Arizona Governor Resists Hiring State Guard Units For Border
Gov. Janet Napolitano is balking at putting Arizona National Guard units along the international border at state expense to replace troops from across the nation who are being withdrawn, according to a Capitol Media Services article.
Napolitano says that U.S. Homeland Security Secretary Michael Chertoff has ignored her request to delay the planned end this summer of Operation Jump Start.
That federally funded program, started in 2006, was designed to put 6,000 Guard soldiers in support roles along the border – 2,400 in Arizona – to do projects ranging from surveillance and office tasks to building fences. The idea was to free up Border Patrol officers to actually get out in the field.
All those troops, however, are slated to be gone by July 15.
The governor told Capitol Media Services that the deadline would have made sense when the program started. But she says it does not make sense now.
“I think given the delays in getting the ‘virtual fence’ operational, given the delays in getting the Border Patrol staffed up to the numbers that were predicted, removing the Guard is premature and unnecessary,” Napolitano says.
The governor said the number of people being apprehended trying to cross the border illegally has been decreasing.
“And we think one of the reasons is because they know the Guard is there to back up the Border Patrol.”
Napolitano acknowledged there is an alternative: She is the commander of the Arizona National Guard. And that gives her the power to order the soldiers under her command onto active duty to replace those Guard units that are being withdrawn.
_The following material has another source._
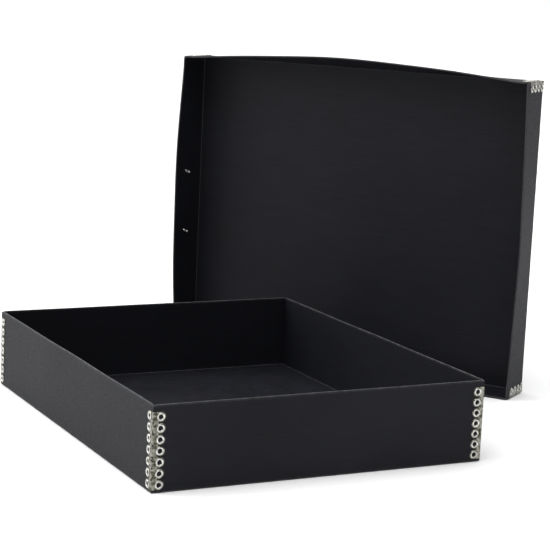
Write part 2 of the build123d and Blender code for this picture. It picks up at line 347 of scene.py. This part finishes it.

But the governor said one big difference is who picks up the bill.
“Since I believe the federal government has not put enough federal resources on the border to begin with, to put yet another burden on Arizona taxpayers would be a hard thing to swallow,” Napolitano told Capitol Media Services.
Still, she said the idea of perhaps having Arizona Guard units do some of their required annual training along the border “is not outside the realm of possibility, but nothing I want to commit to right now.”
“We’re still working on the feds,” she says.
But what Napolitano wants just isn’t going to happen, says Laura Keehner, a spokeswoman for the Department of Homeland Security.
“This has been our plan all along,” Keehner says, speaking of the act to increase the Border Patrol while decreasing the number of Guard soldiers along the border.
She also rejected Napolitano’s contention that the build-up of federal officers has been slower than anticipated. Keehner says the Border Patrol is on track to have 18,000 officers working by the end of this year, the precise number projected when Operation Jump Start started.